Music News & Reviews

Pierce the Veil co-headlines sold out show Saturday at North Myrtle Beach’s HOB

As Pierce The Veil gears up for the release of its fourth album, some are predicting big things for the band, which has enjoyed steady and substantial growth in its popularity - as evidenced by Saturday’s sold-out show co-headlining with Sleeping With Sirens at the House of Blues in North Myrtle Beach.

The band’s third album, 2012’s “Collide with the Sky,” debuted at No. 12 on Billboard magazine’s all-genre Top 200 album chart – an impressive achievement at a time when hard rock bands have struggled to sell albums and reach the high end of the charts.

Coupled with the considerable praise Pierce The Veil has received for its ability to craft songs that combine the fierceness of hardcore and metal with the songcraft and melodicism of pop, this has some predicting that the fourth album could thrust the band into the mainstream and major popularity.

Pierce The Veil bassist Jaime Preciado says the group knows there are expectations, but has done its best to focus on a more fundamental goal.

“I know a lot of people are saying how are you planning on topping the last album you guys did?” Preciado said during a mid-October phone interview. “And for us, it’s never been about topping anything. It’s about writing and getting better individually and also in a group. You want to become a better songwriter, a better singer, a better musician, a better everything.”

The goal of being the best band it can be has translates to virtually every facet of what Pierce The Veil does.

For instance, as Preciado explained, on its fall tour, Pierce The Veil will continue trying to give fans the biggest and best shows its finances and imaginations allow.

“We try to make the show as big as possible,” he said. “We also like to push ourselves, whether it’s with production, with lights, with stage production set-ups, confetti -- we’ve had confetti in the past. Things like that just to make the show pop a little bit more because we used to go to shows all the time and those were the things we remembered.”

The fall tour precedes the planned early 2015 release of the group’s fourth studio album.

The return to touring comes after Pierce The Veil spent most of this year working on the next album – all in an effort to make the best album possible at this point in its career.

“We definitely take our time. We’re not the fastest writers on earth, and we definitely take advantage of it,” Preciado said. “I know sometimes people get a little impatient with us, but it seemed to work out OK. So we’re going to keep doing that. We don’t try to rush anything.”

The luxury of time is something the group didn’t have the first time the current four-man lineup did an album. Pierce The Veil actually started out as a duo of brothers Vic Fuentes (vocals/guitar) and Mike Fuentes (drums), and they recorded the 2007 debut album, “A Flair for the Dramatic,” themselves.

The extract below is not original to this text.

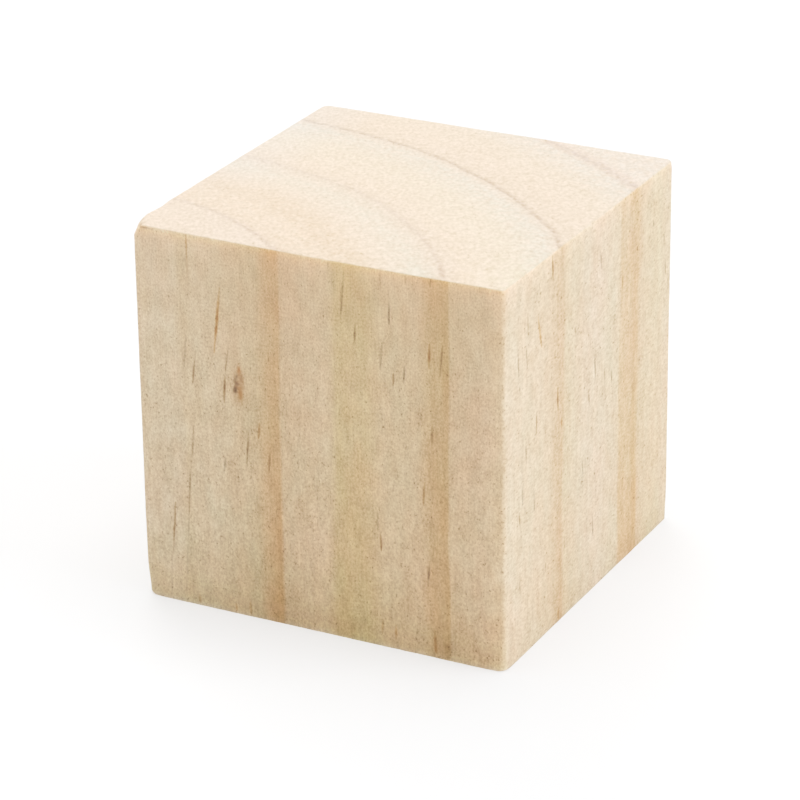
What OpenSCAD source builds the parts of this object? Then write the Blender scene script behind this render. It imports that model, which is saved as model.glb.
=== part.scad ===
// Small pine craft cube, sawn from square planed strip and lightly eased.
// One solid piece of softwood. The grain runs along Z, so the top and the
// bottom are the sawn end-grain faces and the four sides are planed long grain.
// Origin: centre of the bottom face. Units: millimetres.

/* [Block] */
// Width of the block along X, across the grain
block_w = 20; // [8:0.5:60]
// Depth of the block along Y, across the grain
block_d = 20; // [8:0.5:60]
// Height of the block along Z, the length that the saw cuts from the strip
block_h = 20; // [8:0.5:60]

/* [Edges] */
// Rounding of the four long-grain edges, which the strip already has when it is cut
long_edge_r = 0.25; // [0.2:0.05:2]
// Slight rounding left on the eight sawn end-grain edges
sawn_edge_r = 0.1; // [0.05:0.05:0.15]

/* [Finish] */
// Colour of the bare, unfinished pine
pine_colour = "#dcc2a0"; // [#dcc2a0:Natural, #ecdcc2:Bleached, #c49a6c:Aged]
// Smoothness of the rounded edges
edge_segments = 48; // [16:4:96]

/* [Hidden] */
$fn = edge_segments;
// Half sizes, and the centres of the four long-edge roundings
half_w = block_w / 2;
half_d = block_d / 2;
post_x = half_w - long_edge_r;
post_y = half_d - long_edge_r;

// Rectangle centred on the X axis, from y = 0 up to h, with its corners rounded
module eased_rect(w, h, r) {
    union() {
        translate([-w / 2, r]) square([w, h - 2 * r]);
        translate([-w / 2 + r, 0]) square([w - 2 * r, h]);
        for (x = [-w / 2 + r, w / 2 - r], y = [r, h - r])
            translate([x, y]) circle(r);
    }
}

// Slab of the full width that stops short of the long edges in depth
module slab_across_width() {
    translate([0, post_y, 0]) rotate([90, 0, 0])
        linear_extrude(height = 2 * post_y) eased_rect(block_w, block_h, sawn_edge_r);
}

// Slab of the full depth that stops short of the long edges in width
module slab_across_depth() {
    translate([-post_x, 0, 0]) rotate([90, 0, 90])
        linear_extrude(height = 2 * post_x) eased_rect(block_d, block_h, sawn_edge_r);
}

// Round post that fills one long edge, with its two ends eased like the slabs
module edge_post() {
    rotate_extrude() intersection() {
        eased_rect(2 * long_edge_r, block_h, sawn_edge_r);
        square([long_edge_r + 1, block_h]);
    }
}

// The whole block: two crossed slabs, with a post rounding each long edge
module pine_cube() {
    color(pine_colour) union() {
        slab_across_width();
        slab_across_depth();
        for (x = [-post_x, post_x], y = [-post_y, post_y])
            translate([x, y, 0]) edge_post();
    }
}

pine_cube();
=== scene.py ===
import math

import bpy
import numpy as np
from mathutils import Matrix, Vector
from mathutils.geometry import delaunay_2d_cdt


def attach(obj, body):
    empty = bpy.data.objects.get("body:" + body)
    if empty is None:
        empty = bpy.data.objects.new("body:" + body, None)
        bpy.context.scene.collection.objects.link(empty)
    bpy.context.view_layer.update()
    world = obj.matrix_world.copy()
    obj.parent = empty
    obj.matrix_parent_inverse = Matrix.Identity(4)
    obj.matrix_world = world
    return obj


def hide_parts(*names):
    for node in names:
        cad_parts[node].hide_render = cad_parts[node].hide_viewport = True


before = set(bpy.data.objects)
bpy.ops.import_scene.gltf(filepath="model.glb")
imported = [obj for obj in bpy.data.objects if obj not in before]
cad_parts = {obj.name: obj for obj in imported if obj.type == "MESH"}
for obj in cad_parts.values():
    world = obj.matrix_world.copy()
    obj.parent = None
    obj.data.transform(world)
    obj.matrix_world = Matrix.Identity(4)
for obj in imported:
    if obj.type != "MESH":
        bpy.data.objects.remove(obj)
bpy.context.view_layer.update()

# A small bare pine cube. Lengths in this script are millimetres, in the CAD frame, until a mesh is written in metres.
# +Z runs along the grain. -Y is the wide side with the small knot, +X the side to its right, +Z the sawn end grain.
MM = 0.001
HALF = 10.0
TALL = 20.0
BODY = "root"

# ---------------------------------------------------------------- camera
IMAGE = 800  # the frame is square
AZ, EL, ROLL = math.radians(26.962), math.radians(22.799), math.radians(-0.453)
PAN, TILT = math.radians(-0.163), math.radians(-0.377)
DIST, FOCAL_PX = 184.034, 3643.7


def make_camera():
    back = Vector((math.sin(AZ) * math.cos(EL), -math.cos(AZ) * math.cos(EL), math.sin(EL)))
    forward = -back
    right = forward.cross(Vector((0, 0, 1))).normalized()
    up = right.cross(forward)
    c, s = math.cos(ROLL), math.sin(ROLL)
    right, up = c * right + s * up, c * up - s * right
    c, s = math.cos(PAN), math.sin(PAN)
    right, forward = c * right - s * forward, s * right + c * forward
    c, s = math.cos(TILT), math.sin(TILT)
    up, forward = c * up - s * forward, s * up + c * forward
    data = bpy.data.cameras.new("camera")
    data.sensor_fit = "AUTO"
    data.sensor_width = 36.0
    data.lens = FOCAL_PX * 36.0 / IMAGE
    data.dof.use_dof = False
    data.clip_start, data.clip_end = 0.005, 20.0
    cam = bpy.data.objects.new("camera", data)
    bpy.context.scene.collection.objects.link(cam)
    turn = Matrix((right, up, -forward)).transposed().to_4x4()
    place = (Vector((0, 0, TALL / 2)) + back * DIST) * MM
    cam.matrix_world = Matrix.Translation(place) @ turn
    bpy.context.scene.camera = cam
    return cam


make_camera()


# ---------------------------------------------------------------- noise for the mesh
def hashed(ix, iy, iz, seed):
    h = (
        ix.astype(np.int64) * 374761393
        + iy.astype(np.int64) * 668265263
        + iz.astype(np.int64) * 2147483647
        + seed * 974634777
    ) & 0xFFFFFFFF
    h = ((h ^ (h >> 13)) * 1274126177) & 0xFFFFFFFF
    h = ((h ^ (h >> 16)) * 2246822519) & 0xFFFFFFFF
    return ((h ^ (h >> 15)) & 0xFFFFFF) / float(0xFFFFFF) * 2 - 1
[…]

Then Preciado and lead guitarist Tony Perry came aboard to complete the lineup and tour behind the debut. When it was time to get to work on a second album, the band found itself in a time crunch. Roughly half of the songs were written when the band arrived at the studio. Things went down to the wire, and the group rushed to finish the instrumental tracks for the songs over the final few days before its studio time was up. Pierce The Veil was literally taking its gear out of the studio while the band that had the studio booked next loaded in its equipment.

The vocals for that 2010 album, “Selfish Machines,” had to get done at a home studio afterward, completing the overdue album.

Things were far more orderly with the yet-to-be-titled fourth album. The group spent the early months of 2014 working through ideas for songs and getting a handle on the material.

Then, as summer headed toward fall, Pierce The Veil headed to Long Island, where producer Dan Korneff (who also co-produced “Collide with the Sky”) built a new studio. Over the next three months, the group did pre-production to nail down the songs and then recorded the fourth album.

The group, obviously, put considerable effort into the new album. But Preciado – just as he didn’t want to make any predictions of impending stardom for Pierce The Veil – didn’t promise anything about the fourth album other than confirming that he and his bandmates gave it their best shot.

“I think it’s going to be a Pierce The Veil record,” he said. “ It’s still going to have its heavy parts. It’s still going to have its poppy parts. It’s going to have its fast stuff. We always incorporate everything. We want to make a full record, you know. And I think we did that. I think it will be just the newest Pierce The Veil album, where we’re at now, where we were at when we were making it.”